* [REQUIREMENTS]
Print every line of the listing exactly, please.

#####

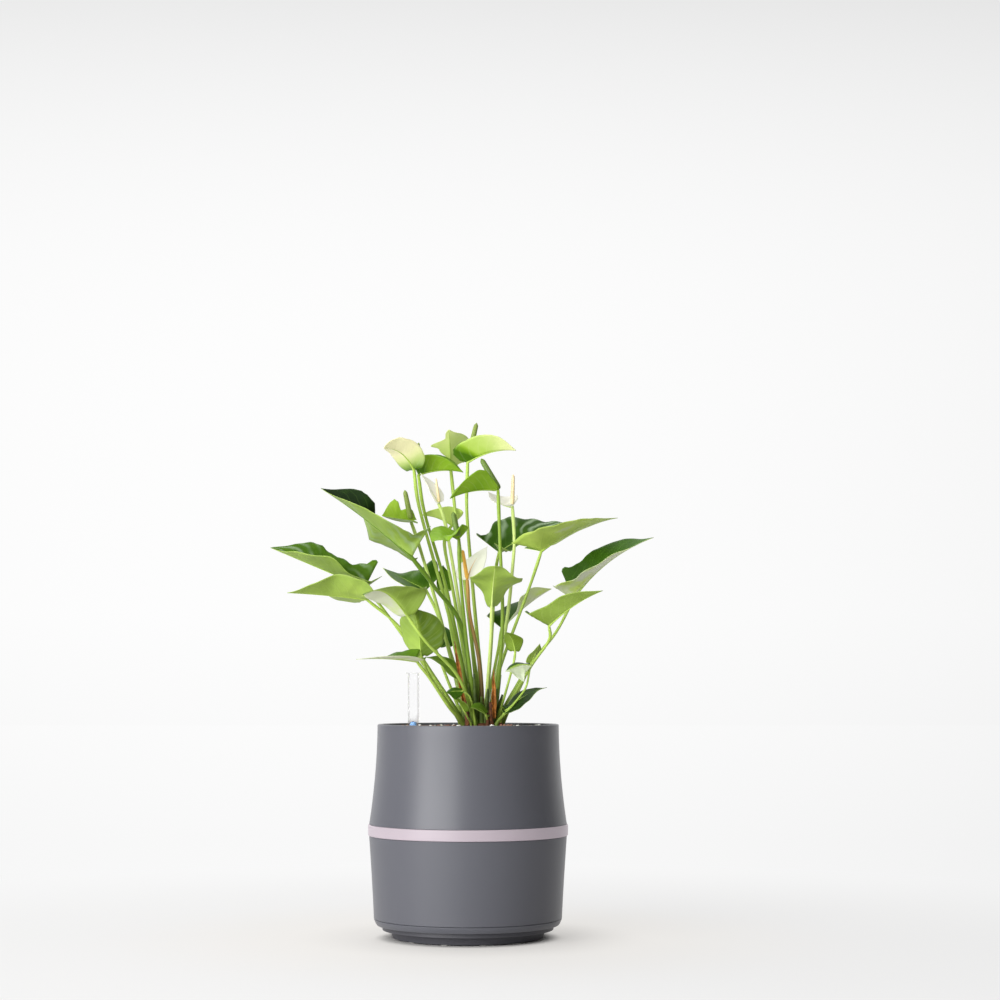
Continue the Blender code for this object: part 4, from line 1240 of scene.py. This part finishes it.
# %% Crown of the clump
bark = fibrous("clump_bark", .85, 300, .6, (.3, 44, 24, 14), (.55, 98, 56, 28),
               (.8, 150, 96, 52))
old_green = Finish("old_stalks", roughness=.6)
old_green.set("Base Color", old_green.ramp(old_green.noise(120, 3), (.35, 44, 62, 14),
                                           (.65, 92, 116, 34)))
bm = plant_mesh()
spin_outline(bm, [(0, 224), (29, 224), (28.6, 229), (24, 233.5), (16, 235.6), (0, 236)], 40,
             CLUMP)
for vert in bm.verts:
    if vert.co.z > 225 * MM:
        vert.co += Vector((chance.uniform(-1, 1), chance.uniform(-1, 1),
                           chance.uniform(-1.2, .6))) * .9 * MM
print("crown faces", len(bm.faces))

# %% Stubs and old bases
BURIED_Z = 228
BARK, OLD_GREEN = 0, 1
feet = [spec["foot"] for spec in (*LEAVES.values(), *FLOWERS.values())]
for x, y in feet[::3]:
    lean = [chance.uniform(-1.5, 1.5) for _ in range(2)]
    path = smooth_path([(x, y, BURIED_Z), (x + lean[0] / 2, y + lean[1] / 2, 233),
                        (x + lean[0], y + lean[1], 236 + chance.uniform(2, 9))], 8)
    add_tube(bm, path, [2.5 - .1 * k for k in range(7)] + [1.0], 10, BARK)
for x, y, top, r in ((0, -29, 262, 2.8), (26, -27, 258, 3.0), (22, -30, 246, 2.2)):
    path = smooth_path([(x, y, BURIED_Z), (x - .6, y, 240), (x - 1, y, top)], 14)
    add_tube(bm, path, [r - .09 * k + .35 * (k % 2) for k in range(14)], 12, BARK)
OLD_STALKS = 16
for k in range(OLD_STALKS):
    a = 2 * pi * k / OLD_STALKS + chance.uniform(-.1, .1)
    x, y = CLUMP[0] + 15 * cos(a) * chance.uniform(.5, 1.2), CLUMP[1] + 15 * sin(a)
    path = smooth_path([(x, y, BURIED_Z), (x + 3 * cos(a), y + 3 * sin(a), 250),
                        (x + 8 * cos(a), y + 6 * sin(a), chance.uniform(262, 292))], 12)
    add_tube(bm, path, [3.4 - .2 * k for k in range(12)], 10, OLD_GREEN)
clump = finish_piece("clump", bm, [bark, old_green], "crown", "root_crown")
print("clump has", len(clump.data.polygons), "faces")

#####

* [REPLY]
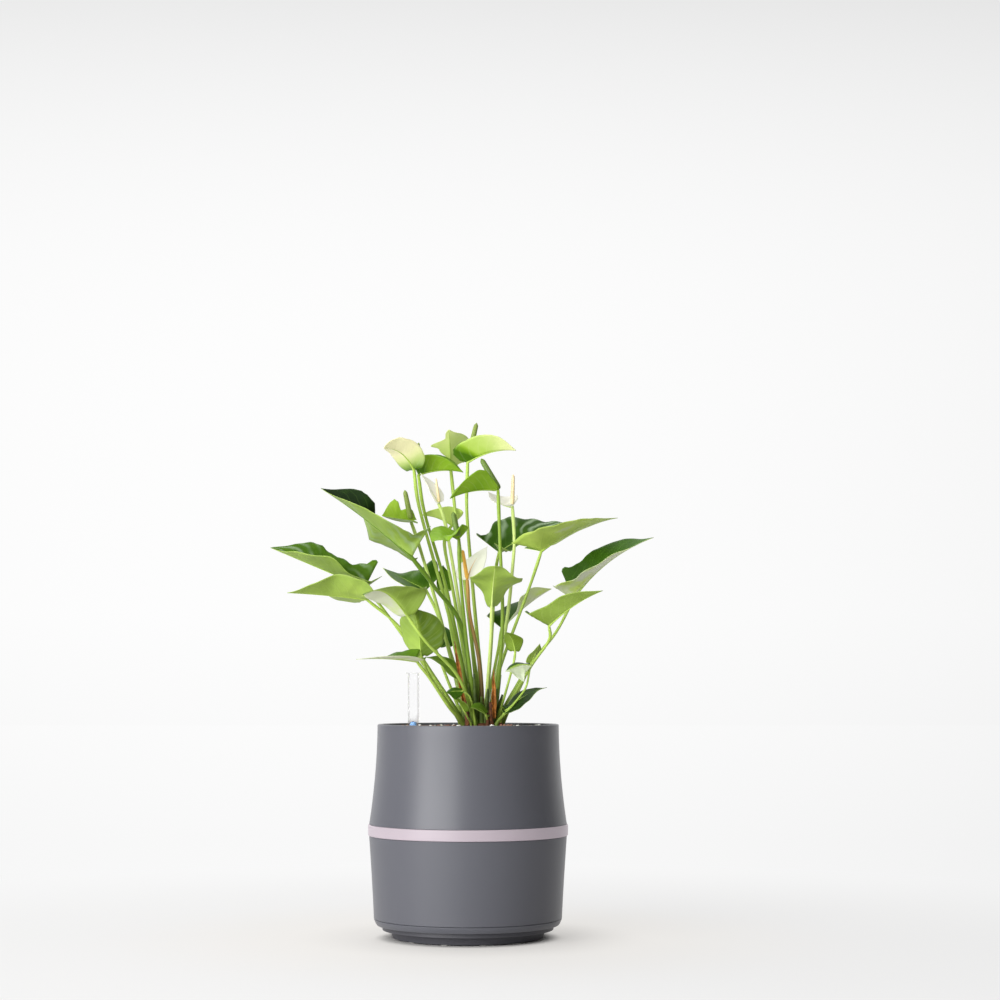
Continue the Blender code for this object: part 4, from line 1240 of scene.py. This part finishes it.
# %% Crown of the clump
bark = fibrous("clump_bark", .85, 300, .6, (.3, 44, 24, 14), (.55, 98, 56, 28),
               (.8, 150, 96, 52))
old_green = Finish("old_stalks", roughness=.6)
old_green.set("Base Color", old_green.ramp(old_green.noise(120, 3), (.35, 44, 62, 14),
                                           (.65, 92, 116, 34)))
bm = plant_mesh()
spin_outline(bm, [(0, 224), (29, 224), (28.6, 229), (24, 233.5), (16, 235.6), (0, 236)], 40,
             CLUMP)
for vert in bm.verts:
    if vert.co.z > 225 * MM:
        vert.co += Vector((chance.uniform(-1, 1), chance.uniform(-1, 1),
                           chance.uniform(-1.2, .6))) * .9 * MM
print("crown faces", len(bm.faces))

# %% Stubs and old bases
BURIED_Z = 228
BARK, OLD_GREEN = 0, 1
feet = [spec["foot"] for spec in (*LEAVES.values(), *FLOWERS.values())]
for x, y in feet[::3]:
    lean = [chance.uniform(-1.5, 1.5) for _ in range(2)]
    path = smooth_path([(x, y, BURIED_Z), (x + lean[0] / 2, y + lean[1] / 2, 233),
                        (x + lean[0], y + lean[1], 236 + chance.uniform(2, 9))], 8)
    add_tube(bm, path, [2.5 - .1 * k for k in range(7)] + [1.0], 10, BARK)
for x, y, top, r in ((0, -29, 262, 2.8), (26, -27, 258, 3.0), (22, -30, 246, 2.2)):
    path = smooth_path([(x, y, BURIED_Z), (x - .6, y, 240), (x - 1, y, top)], 14)
    add_tube(bm, path, [r - .09 * k + .35 * (k % 2) for k in range(14)], 12, BARK)
OLD_STALKS = 16
for k in range(OLD_STALKS):
    a = 2 * pi * k / OLD_STALKS + chance.uniform(-.1, .1)
    x, y = CLUMP[0] + 15 * cos(a) * chance.uniform(.5, 1.2), CLUMP[1] + 15 * sin(a)
    path = smooth_path([(x, y, BURIED_Z), (x + 3 * cos(a), y + 3 * sin(a), 250),
                        (x + 8 * cos(a), y + 6 * sin(a), chance.uniform(262, 292))], 12)
    add_tube(bm, path, [3.4 - .2 * k for k in range(12)], 10, OLD_GREEN)
clump = finish_piece("clump", bm, [bark, old_green], "crown", "root_crown")
print("clump has", len(clump.data.polygons), "faces")